[Elecraft] 50 Ohm Dummy Load

Don Wilhelm [email protected]
Fri May 16 00:40:01 2003


Daniel,
I believe it may be difficult to mount 20 1/2 watt resistors in a practical
configuration that will minimize the reactance.

If you need to use paralleled resistors to create a dummy load, I suggest
that you mount them on a small (2" x 2" or so) piece of copper or PC board
material.  Make a hole to mount a BNC or UHF chassis mount or bulkhead
connector in the center of this board then arrange the resistors like spokes
of a wheel around the connector - one leg of each resistor soldered to the
connector center pin and the other end(s) soldered to the copper ground
plane.  That configuration with 6 3 watt 300 ohm metal oxide film resistors
yields an 18 watt 50 ohm dummy load that has low SWR on all HF bands (flat
through 10 MHz and only 4 ohms inductive at 30 MHz).

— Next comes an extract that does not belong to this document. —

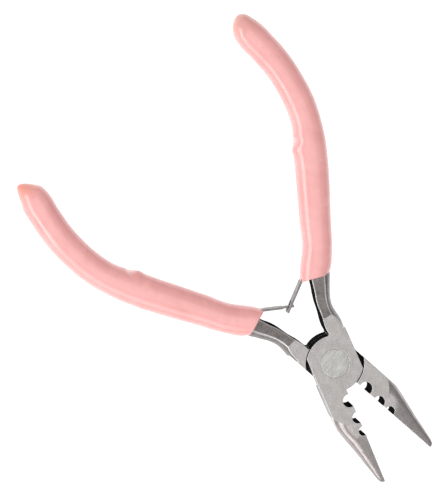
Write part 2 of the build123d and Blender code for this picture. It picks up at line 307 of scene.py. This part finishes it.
# ---- materials ----
class Look:
    """One material's node tree, built around its principled shader; lengths are in millimetres."""

    def __init__(self, name, metallic, **sockets):
        self.material = bpy.data.materials.new(name)
        self.material.use_nodes = True
        self.tree = self.material.node_tree
        self.shader = self.tree.nodes["Principled BSDF"]
        self.shader.inputs["Metallic"].default_value = metallic
        for socket, value in sockets.items():
            self.shader.inputs[socket.replace("_", " ")].default_value = value
        self.place = self.add("ShaderNodeTexCoord").outputs["Object"]

    def add(self, kind, inputs=None, **settings):
        """A node with its settings and its inputs, each a value or another node's output."""
        node = self.tree.nodes.new(kind)
        for key, value in settings.items():
            setattr(node, key, value)
        for key, value in (inputs or {}).items():
            if isinstance(value, bpy.types.NodeSocket):
                self.tree.links.new(value, node.inputs[key])
            else:
                node.inputs[key].default_value = value
        return node

    def drive(self, socket, output):
        """Joins an output to one of the shader's sockets."""
        self.tree.links.new(output, self.shader.inputs[socket])

    def turned_place(self, angle, shift):
        """Coordinates turned about Z, and shifted so that two patterns differ."""
        inputs = {
            "Vector": self.place,
            "Rotation": (0, 0, math.radians(angle)),
            "Location": (shift, shift, shift),
        }
        return self.add("ShaderNodeMapping", inputs).outputs["Vector"]

    def grain(self, size, detail, across=None, angle=0.0, shift=0.0):
        """Noise from 0 to 1 with features of this size; across draws them out at an angle."""
        vector = self.turned_place(angle, shift)
        scale = 1 / (size * MM)
        if across:
            stretched = {"Vector": vector, "Scale": (across, 1.0, 1.0)}
            vector = self.add("ShaderNodeMapping", stretched).outputs["Vector"]
        inputs = {"Vector": vector, "Scale": scale, "Detail": detail, "Roughness": NOISE_ROUGHNESS}
        return self.add("ShaderNodeTexNoise", inputs).outputs["Fac"]

    def remap(self, value, low, high, out_low=0.0, out_high=1.0):
        """A value between two limits, moved to two others."""
        inputs = {
            "Value": value,
            "From Min": low,
            "From Max": high,
            "To Min": out_low,
            "To Max": out_high,
        }
        return self.add("ShaderNodeMapRange", inputs).outputs["Result"]

    def spread(self, value, amount):
        """A noise's middle values, moved to this much to each side of 0."""
        return self.remap(value, *NOISE_MIDDLE, -amount, amount)

    def roughness(self, tone, dark, light):
        """Sets the roughness from the tone, between its values for dark and light parts."""
        self.drive("Roughness", self.remap(tone, *TONE_ENDS, dark, light))

    def math(self, operation, a, b):
        """One sum on two values."""
        return self.add("ShaderNodeMath", {0: a, 1: b}, operation=operation).outputs["Value"]

    def total(self, *values):
        """The sum of several values."""
        result = values[0]
        for value in values[1:]:
            result = self.math("ADD", result, value)
        return result

    def mix(self, factor, a, b):
        """A colour between two."""
        return self.add("ShaderNodeMix", {0: factor, 6: a, 7: b}, data_type="RGBA").outputs[2]

    def scratches(self, size, angle, shift, share):
        """Thin straight marks, nearly parallel, over a share of the surface."""
        length = size * SCRATCH_STRETCH
        lines = self.grain(length, 1.0, across=SCRATCH_STRETCH, angle=angle, shift=shift)
        return self.remap(lines, 1 - share, 1 - share + SCRATCH_BLUR)

    def rounded(self, radius, first=0.996, full=0.86):
        """The normal with its edges broken, and a mask of those edges from its turn's cosine."""
        bevel = self.add("ShaderNodeBevel", {"Radius": radius * MM}, samples=EDGE_SAMPLES)
        soft = bevel.outputs["Normal"]
        flat = self.add("ShaderNodeNewGeometry").outputs["Normal"]
        facing = self.add("ShaderNodeVectorMath", {0: soft, 1: flat}, operation="DOT_PRODUCT")
        return soft, self.remap(facing.outputs["Value"], first, full)

    def bump(self, height, depth, normal=None):
        """Relief of this depth over a normal."""
        inputs = {"Height": height, "Distance": depth * MM, "Strength": 1.0}
        if normal:
            inputs["Normal"] = normal
        self.drive("Normal", self.add("ShaderNodeBump", inputs).outputs["Normal"])


def colour(red, green, blue):
    """A colour for a socket."""
    return (red, green, blue, 1.0)


def ground_steel():
    """Surface-ground flats: fine grain, faint crossed scratches, broken edges painted bright,
    partly as edge wear and partly as a painted highlight.
    """
    look = Look("ground_steel", 1.0)
    fine = look.grain(0.3, 6.0)
    cloud = look.grain(2.6, 3.0)
    brushed = look.grain(3.2, 3.0, across=18.0, angle=24, shift=0.3)
    marks = look.total(
        look.scratches(0.09, 62, 0.1, 0.36),
        look.scratches(0.07, 18, 0.7, 0.35),
        look.scratches(0.08, -40, 0.5, 0.34),
    )
    tone = look.total(
        look.spread(fine, 0.28),
        look.spread(cloud, 0.1),
        look.spread(brushed, 0.16),
        look.math("MULTIPLY", marks, 0.25),
        0.5,
    )
    soft, edge = look.rounded(0.24, first=0.99, full=0.8)
    base = look.mix(tone, colour(0.25, 0.234, 0.228), colour(0.5, 0.478, 0.468))
    # edges painted near-white: partly edge wear, partly a painted highlight
    look.drive("Base Color", look.mix(edge, base, colour(0.85, 0.84, 0.82)))
    look.roughness(tone, 0.5, 0.36)
    look.bump(look.total(fine, brushed, look.math("MULTIPLY", marks, -0.7)), 0.006, soft)
    return look.material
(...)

Digi-Key www.digikey.com  has the resistors - P300W-3BK-ND for $0.52 each or
$0.448 for quantities from 5 to 100.
To offset the $5 handling charge that DigiKey wants for orders less than
$25, you may want ot order the PC board (PC5-ND - 3 x 4.5 inch @ $3.10 or
PC6-ND -4 x 6 inch @ $4.85) and connector (BNC bulkhead jack A24520-ND @
$2.23 or UHF connector ARF1007-ND @ $4.60) as well as other components at
the same time (or order enough for up to 6 dummy loads, a single 4 x 6 PC
board is big enough for all of them and the components for either 5 or 6 of
them gets you over the $25 hump).

73,
Don W3FPR

----- Original Message -----

> I'm working on the ATU and read ahead last night and discovered that I'll
need
> a 50 Ohm dummy load. Up til now, I've used test equipment at work, but it
seems
> like I really ought to have a QRP dummy load.
>
> Would it work if I built one out of twenty 1k 1/2W resistors in parallel?
Does
> it matter if I place them along a board or build them into a small pack?
Will
> there be a problem with inductance or capacitance? Except for buying a 10W
50
> Ohm Carbon resistor, is there any other way to do this? I know that I
shouldn't
> use the wirewound resistors at Radio Shack.